Although Ohtani (Fig. 11); [0030]; [0086-0087] teaches determining a hand-over location of a package where a first and second vehicle will meet to exchange a package. Ohtani teaches doing this in order for the package to be delivered by the second vehicle receiving the package at the hand-over location. Ohtani further teaches that the hand-over location may be within a predetermine range of the preexisting routes of the first and second vehicles. Ohtani further teaches changing either the route of the first vehicle or the second vehicle in order to facilitate the exchange at the hand-over location. In the example depicted in Fig. 11, only the route of the second vehicle is modified in order to facilitate the exchange. Ohtani does not, however, teach that the hand-over location must occur directly along both the existing routes of the first and second vehicles. In other words, Ohtani does not teach that the predetermined range from the route must be zero, therefore making the burden on the first and second drivers zero. (Examiner’s Note: By requiring no deviations from both a first and second route, the claims require that the first and second routes intersect in order to accommodate the exchange of a package.) Therefore, Ohtani does not teach the following limitations. Bhatia does not remedy the deficiencies of Ohtani. Engle, however, does disclose the following limitations:
wherein the dynamic stop location and the delivery location correspond to locations along the previously fixed scheduled travel route of the second preexisting delivery representative; [See [0024] Engle teaches a dynamic location for a trip of an autonomous vehicle can be a meeting location where the autonomous vehicle meets a second autonomous vehicle. Engle [0037] further teaches that the first autonomous vehicle can meet the second autonomous vehicle at a location along the route to allow a passenger to switch from riding in the first autonomous vehicle to riding in the second autonomous vehicle (i.e., a passenger handoff). Engle [0037] further teaches that the destination of the first autonomous vehicle (i.e., the dynamic stop location) may be a location along the route of the second autonomous vehicle. For instance, the destination of the trip of the autonomous vehicle 100 can be controlled to be the location of the second autonomous vehicle 122 at the specific time, where the location of the second autonomous vehicle 122 is on a route of the differing trip of the second autonomous vehicle 122 (i.e., the dynamic stop location ... correspond to locations along a previously fixed scheduled travel route of the second preexisting delivery representative) prior to the second autonomous vehicle 122 reaching a drop-off location (i.e., the delivery location ... correspond to locations along a previously fixed scheduled travel route of the second preexisting delivery representative) for the differing trip. Thus, the autonomous vehicle 100 can meet the second autonomous vehicle 122 at a location along the route (e.g., if the passenger of the autonomous vehicle 100 wants to switch from riding in the autonomous vehicle 100 to riding in the second autonomous vehicle 122 to join with passenger(s) of the second autonomous vehicle 122).]

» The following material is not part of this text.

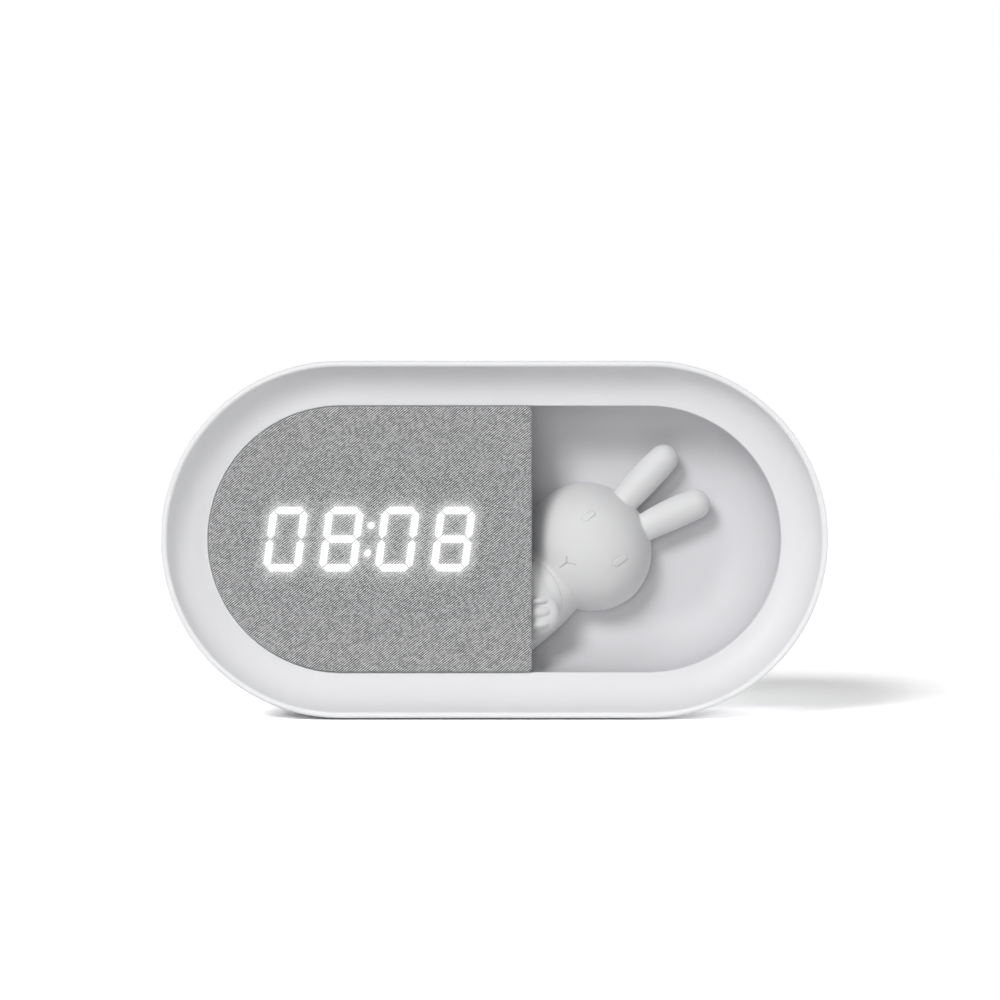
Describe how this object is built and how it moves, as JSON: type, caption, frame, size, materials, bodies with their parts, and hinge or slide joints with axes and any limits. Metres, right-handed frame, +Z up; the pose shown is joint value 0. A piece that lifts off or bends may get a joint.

It would have been obvious to one of ordinary skill in the art before the time of filing to combine the vehicle meeting point determination method of Ohtani in view of Bhatia with the vehicle meeting point determination method of Engle. By making this combination, Ohtani in view of Bhatia could require that both the first vehicle and the second vehicle could not be burdened in order to accommodate the hand-over of a package. Although fewer hand-overs would be possible, this would improve the efficiency of delivery routes, since no deviations would be required.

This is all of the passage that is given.